======== DATASET EXTRACT ========

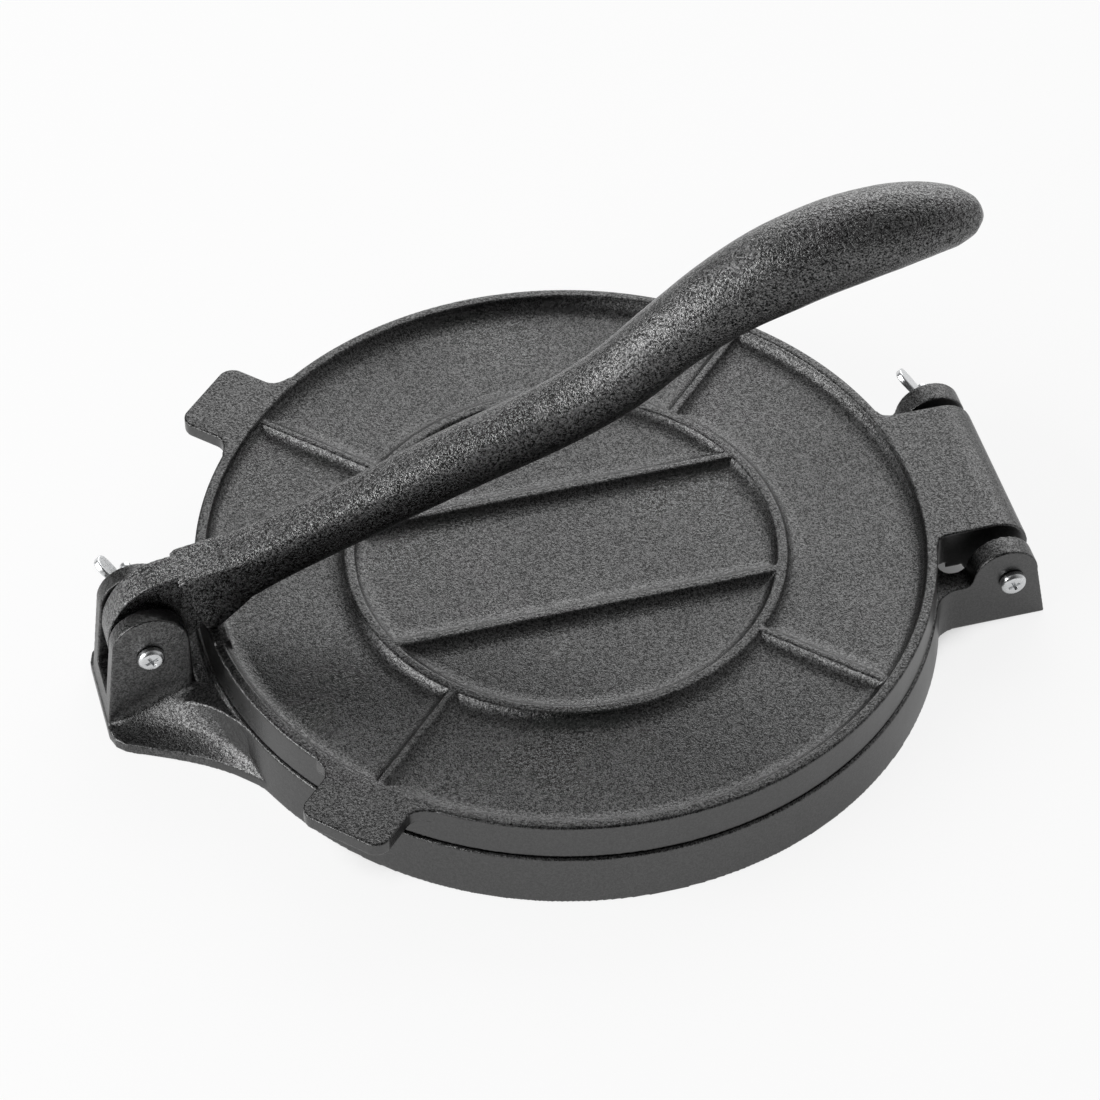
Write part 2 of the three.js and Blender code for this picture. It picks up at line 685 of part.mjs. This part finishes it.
// Wing nut along +Y, its hub seated at the far face
function wingNut(x, z, outerFace, turn) {
  const hub = turned([
    [0, 0], [nutHubRadius, 0], [nutHubRadius, nutHubHeight * hubEdgeShare],
    [nutHubTopRadius, nutHubHeight], [0, nutHubHeight],
  ], smallRoundSteps);
  const wing = new THREE.Shape();
  const [foot] = wingFootShares;
  wing.moveTo(0, foot[1] * nutWingHeight);
  for (const [out, up] of wingFootShares) wing.lineTo(out * nutWingSpan, up * nutWingHeight);
  for (const [bendOut, bendUp, out, up] of wingBendShares) {
    wing.quadraticCurveTo(
      bendOut * nutWingSpan, bendUp * nutWingHeight, out * nutWingSpan, up * nutWingHeight);
  }
  wing.lineTo(0, wing.currentPoint.y);
  const blade = prismAcross(wing, -nutWingThickness / 2, nutWingThickness / 2);
  const boreRadius = threadDiameter / 2 + boreClearance;
  const bore = turned([
    [0, -overrun], [boreRadius, -overrun], [boreRadius, nutWingHeight], [0, nutWingHeight],
  ], smallRoundSteps);
  const nut = hub.add(blade).add(blade.mirror([1, 0, 0])).subtract(bore);
  return nut.rotate([-quarterTurnDegrees, 0, 0]).rotate([0, -THREE.MathUtils.radToDeg(turn), 0])
    .translate([x, outerFace + fitGap, z]);
}

function iron(shade) {
  return new THREE.MeshStandardMaterial({ color: shade, roughness: 0.5, metalness: 0.35 });
}

function zinc() {
  return new THREE.MeshStandardMaterial({ color: '#c9cbce', roughness: 0.25, metalness: 1 });
}

const press = new THREE.Group();
press.name = 'tortilla_press';
press.add(
  piece('base', base(), iron('#3a3b3c')),
  piece('upper_plate', upperPlate(), iron('#3d3e3f')),
  piece('lever', lever(), iron('#38393a')),
  piece('lever_pivot_bolt', screw(pivotX, pivotZ, earOuter, pivotScrewTail), zinc()),
  piece('lever_wing_nut', wingNut(pivotX, pivotZ, earOuter, pivotNutTurn), zinc()),
  piece('hinge_bolt', screw(hingeX, hingeZ, bracketOuter, hingeScrewTail), zinc()),
  piece('hinge_wing_nut', wingNut(hingeX, hingeZ, bracketOuter, hingeNutTurn), zinc()),
);

export default press;
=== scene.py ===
# Tortilla press in seasoned cast iron, dressed over its packed construction model
import math
import bmesh
import bpy
from mathutils import Matrix, Vector


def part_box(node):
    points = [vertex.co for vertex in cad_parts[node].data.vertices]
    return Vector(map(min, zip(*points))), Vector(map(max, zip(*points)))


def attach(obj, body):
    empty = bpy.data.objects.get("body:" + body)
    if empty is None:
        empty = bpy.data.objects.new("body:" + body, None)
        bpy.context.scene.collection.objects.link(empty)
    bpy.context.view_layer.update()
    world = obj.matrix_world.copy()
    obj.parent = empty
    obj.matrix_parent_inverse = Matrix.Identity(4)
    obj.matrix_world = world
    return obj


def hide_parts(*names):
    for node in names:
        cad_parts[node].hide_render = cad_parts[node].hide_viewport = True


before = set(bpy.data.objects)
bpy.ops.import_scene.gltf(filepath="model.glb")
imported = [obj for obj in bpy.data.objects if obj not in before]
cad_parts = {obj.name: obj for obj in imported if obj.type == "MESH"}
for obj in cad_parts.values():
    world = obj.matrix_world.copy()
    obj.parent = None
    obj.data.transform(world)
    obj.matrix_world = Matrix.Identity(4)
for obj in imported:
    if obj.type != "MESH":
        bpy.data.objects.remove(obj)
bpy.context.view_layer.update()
mm = 0.001
scene = bpy.context.scene

# Camera at the photograph's angle, in degrees and millimetres; reach is where its view ends, in metres
view = {
    "azimuth": -15.16,
    "elevation": 46.475,
    "target": (-2.94, 6.27, 20.0),
    "distance": 1258.9,
    "lens": 145.11,
    "sensor": 36.0,
    "reach": 20.0,
}


def setCamera():
    azimuth = math.radians(view["azimuth"])
    elevation = math.radians(view["elevation"])
    away = Vector((
        math.sin(azimuth) * math.cos(elevation),
        -math.cos(azimuth) * math.cos(elevation),
        math.sin(elevation),
    ))
    lens = bpy.data.cameras.new("photoCamera")
    lens.lens = view["lens"]
    lens.sensor_width = view["sensor"]
    lens.clip_end = view["reach"]
    camera = bpy.data.objects.new("photoCamera", lens)
    camera.location = (Vector(view["target"]) + away * view["distance"]) * mm
    camera.rotation_euler = (-away).to_track_quat("-Z", "Y").to_euler()
    scene.collection.objects.link(camera)
    scene.camera = camera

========

*PROBLEM*: Starting at the line that contains "const press = new THREE.Group();" and ending at the line that contains "bpy.context.scene.collection.objects.link(empty)", repeat each line exactly, both ends included, and nothing else.

*FINISHED TASK*:
const press = new THREE.Group();
press.name = 'tortilla_press';
press.add(
  piece('base', base(), iron('#3a3b3c')),
  piece('upper_plate', upperPlate(), iron('#3d3e3f')),
  piece('lever', lever(), iron('#38393a')),
  piece('lever_pivot_bolt', screw(pivotX, pivotZ, earOuter, pivotScrewTail), zinc()),
  piece('lever_wing_nut', wingNut(pivotX, pivotZ, earOuter, pivotNutTurn), zinc()),
  piece('hinge_bolt', screw(hingeX, hingeZ, bracketOuter, hingeScrewTail), zinc()),
  piece('hinge_wing_nut', wingNut(hingeX, hingeZ, bracketOuter, hingeNutTurn), zinc()),
);

export default press;
=== scene.py ===
# Tortilla press in seasoned cast iron, dressed over its packed construction model
import math
import bmesh
import bpy
from mathutils import Matrix, Vector


def part_box(node):
    points = [vertex.co for vertex in cad_parts[node].data.vertices]
    return Vector(map(min, zip(*points))), Vector(map(max, zip(*points)))


def attach(obj, body):
    empty = bpy.data.objects.get("body:" + body)
    if empty is None:
        empty = bpy.data.objects.new("body:" + body, None)
        bpy.context.scene.collection.objects.link(empty)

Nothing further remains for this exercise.